我有一个相对嵌套的订单域对象,其中有一个 OrderItem 列表,而 OrderItem 列表又包含一个供应商列表。我想做一个更新插入,以便可以添加新订单,并且它们相应的订单不存在。问题是我不知道如何处理嵌套集合的更新。我正在使用 Spring Boot 3 和 Reactive Mongo。是否可以在实体级别进行更新,即将 OrderItem 作为对象进行更新,而不必更新各个字段?

这是对象模型

     // Order class
     import lombok.Data;
     import org.springframework.data.annotation.Id;
     import org.springframework.data.mongodb.core.mapping.Document;
    
     import java.util.List;
    
    
     @Document(collection = "order")
     @Data
     public class Order {
    
        @Id
        String orderId;
        List<OrderItem> orderItemList;
    }


     // OrderItem class
     import lombok.AllArgsConstructor;
     import lombok.Data;
     import lombok.NoArgsConstructor;
     import org.springframework.data.annotation.Id;
     import org.springframework.data.mongodb.core.mapping.Document;
        
     import java.math.BigDecimal;
     import java.util.List;
        
     @Data
     @NoArgsConstructor
     @AllArgsConstructor
     @Document(collection = "order-item")
     public class OrderItem {
        
       @Id
       String orderItemId;
       BigDecimal price;
       String partNumber;
       String description;
       int quantityInStock;
       List<Supplier> suppliers;
     }



     import lombok.Data;
     import org.springframework.data.annotation.Id;
     import org.springframework.data.mongodb.core.mapping.Document;
    
     @Document(collection = "supplier")
     @Data
     public class Supplier {
    
       @Id
       String supplierId;
       String supplierName;
       String supplierPartNumber;
    }

以下是执行更新插入的代码的开头。缺少的部分是嵌套对象片段,我不知道该怎么做:我相信代码的其余部分很好,当然除了嵌套对象的缺失部分。理想情况下,我想在更新中使用整个实体,例如 update("$[orderItems].orderItem", orderItem) 但我不知道这是否可能以及如果可能的话使用什么语法。

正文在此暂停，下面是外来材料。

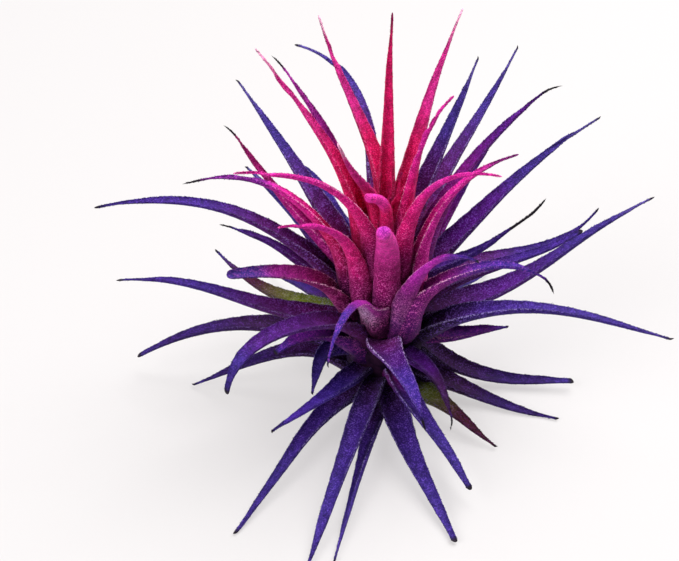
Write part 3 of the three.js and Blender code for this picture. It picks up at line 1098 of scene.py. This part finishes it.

     import lombok.RequiredArgsConstructor;
     import lombok.extern.slf4j.Slf4j;
     import org.springframework.data.mongodb.core.BulkOperations;
     import org.springframework.data.mongodb.core.MongoOperations;
     import org.springframework.data.mongodb.core.query.Criteria;
     import org.springframework.data.mongodb.core.query.Query;
     import org.springframework.data.mongodb.core.query.Update;
    
     import org.springframework.stereotype.Service;
    
     import java.util.List;
    
     @Service
     @RequiredArgsConstructor
     @Slf4j
     public class OrderService {
    
        private final MongoOperations mongoOperations;
        private final static String ORDER_COLLECTION = "orders";
    
        public void upsertOrders(List<Order> orders, List<OrderItem> orderItems) {
            try {
    
                if (!ordersItems.isEmpty()) {
                    BulkOperations bulkTemplateOperations = mongoOperations.bulkOps(BulkOperations.BulkMode.UNORDERED, ORDER_COLLECTION);
                    for (Order order : orders) bulkTemplateOperations.upsert(new Query(Criteria.where("_id").is(order.getOrderId())), createOrderUpdate(order));
                    bulkTemplateOperations.execute();
                }
    
    
            } catch (Exception e) {
                log.error("Failed to update orders collection  {}",e.getMessage());
                throw e;
            }
        }
    
    
        protected Update createOrderUpdate(Order order) {
            Update update =  new Update();
            update.set("orderId", order.getOrderId());
            // how to do for OrderItems
            return update;
        }
    }

我希望能得到一些帮助来填补我理解上的空白。预先感谢

spring-boot spring-data spring-data-mongodb
1个回答
0
投票

您的代码没问题,您可以使用整个对象更新单个文档,而不是更新每个字段。我在这里提交:https://github.com/sbernardo/spring-issues-examples/tree/main/sof-questions-77623978完整代码。

您有2个选择:

protected Update createOrderUpdate(Order order) {
    Update update = new Update();
    update.set("orderId", order.getOrderId());
    update.set("orderItemList", order.getOrderItemList());
    return update;
}

protected Update createOrderUpdateWithAddToSet(Order order) {
    Update update = new Update();
    update.set("orderId", order.getOrderId());
    order.getOrderItemList().forEach(oi -> update.addToSet("orderItemList", oi));
    return update;
}

第一个用输入列表替换整个列表(仅当发生更改时)。第二个添加一个新的订单项到列表中(如果它已经存在)。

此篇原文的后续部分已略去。